■ **PROBLEM DESCRIPTION**: Count how many lines of the material below have the word "this" and give only the number.

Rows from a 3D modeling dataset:

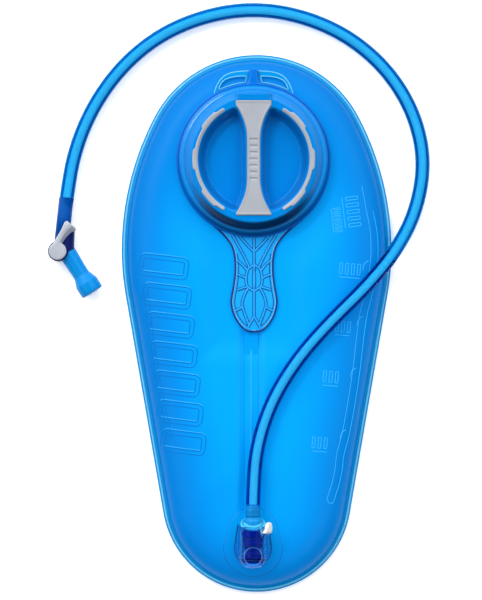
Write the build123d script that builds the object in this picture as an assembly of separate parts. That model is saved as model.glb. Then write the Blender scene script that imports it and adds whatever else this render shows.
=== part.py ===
"""Three-litre hydration bladder lying on its back: film bag, screw cap, quick-release hose, bite valve.

The frame's origin is on the resting plane below the middle of the bag. +Y runs to the filling cap,
+Z is the front of the bag. All sizes are in millimetres.
"""
from build123d import *
from math import acos, atan2, cos, degrees, hypot, pi, radians, sin, tan
import os

# ---- driving dimensions -------------------------------------------------------------------------
CUT = 1.0  # how far a cutting tool runs past the face it cuts
# bag outline: tangent arcs, mirrored about x = 0
TOP_R, TOP_Y = 90.0, 120.0
SHOULDER_X, SHOULDER_Y = -118.0, 57.5
HIP_R = 203.0
FOOT_R, FOOT_Y = 74.0, -136.0
# film and seam
SEAM_W, SEAM_LOW, SEAM_HIGH = 6.0, 4.2, 5.8
FILM_T = 1.0
CROWN_Z = 22.0
FRONT_ROLL, BACK_ROLL = 24.0, 12.0
ROLL_STEPS = 4
BAFFLE_X, BAFFLE_Y0, BAFFLE_Y1, BAFFLE_W, BAFFLE_T = -4.3, -150.0, -6.0, 11.0, 1.0
# filling port, about its own centre
PORT_X, PORT_Y = -2.5, 127.0
MOUTH_R, NECK_R, NECK_TOP = 46.0, 50.0, 34.0
FLANGE_R, FLANGE_TOP = 58.0, 24.0
LUG_R, LUG_Y, LUG_RIM = 44.0, 27.5, 3.7
SLOT_INNER_R, SLOT_WEB = 61.0, 10.0
# screw thread: three starts of short helical ribs
THREAD_LEAD, THREAD_STARTS, RIB_SWEEP, RIB_H, RIB_DROP = 10.0, 3, 60.0, 1.2, 1.5
RIB_Z = 31.0
RIB_STEP, RIB_ROOT = 10.0, 0.8
NECK_RIB_R, CAP_RIB_R = 51.9, 50.6
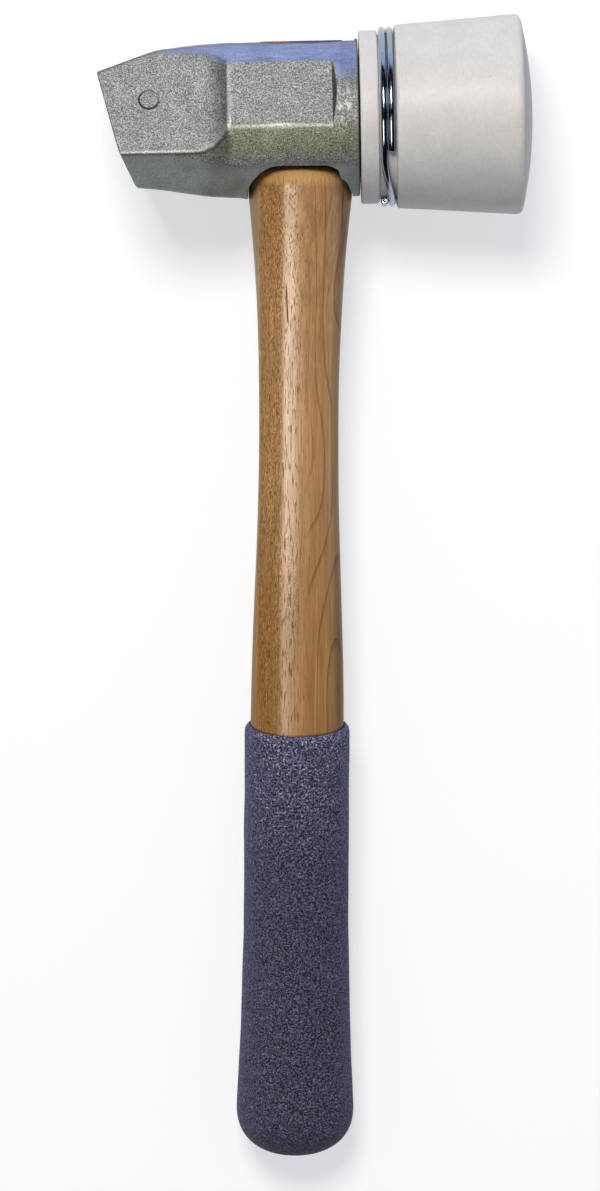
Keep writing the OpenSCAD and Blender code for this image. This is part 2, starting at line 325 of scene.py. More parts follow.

■ **CORRECT OUTPUT**: 2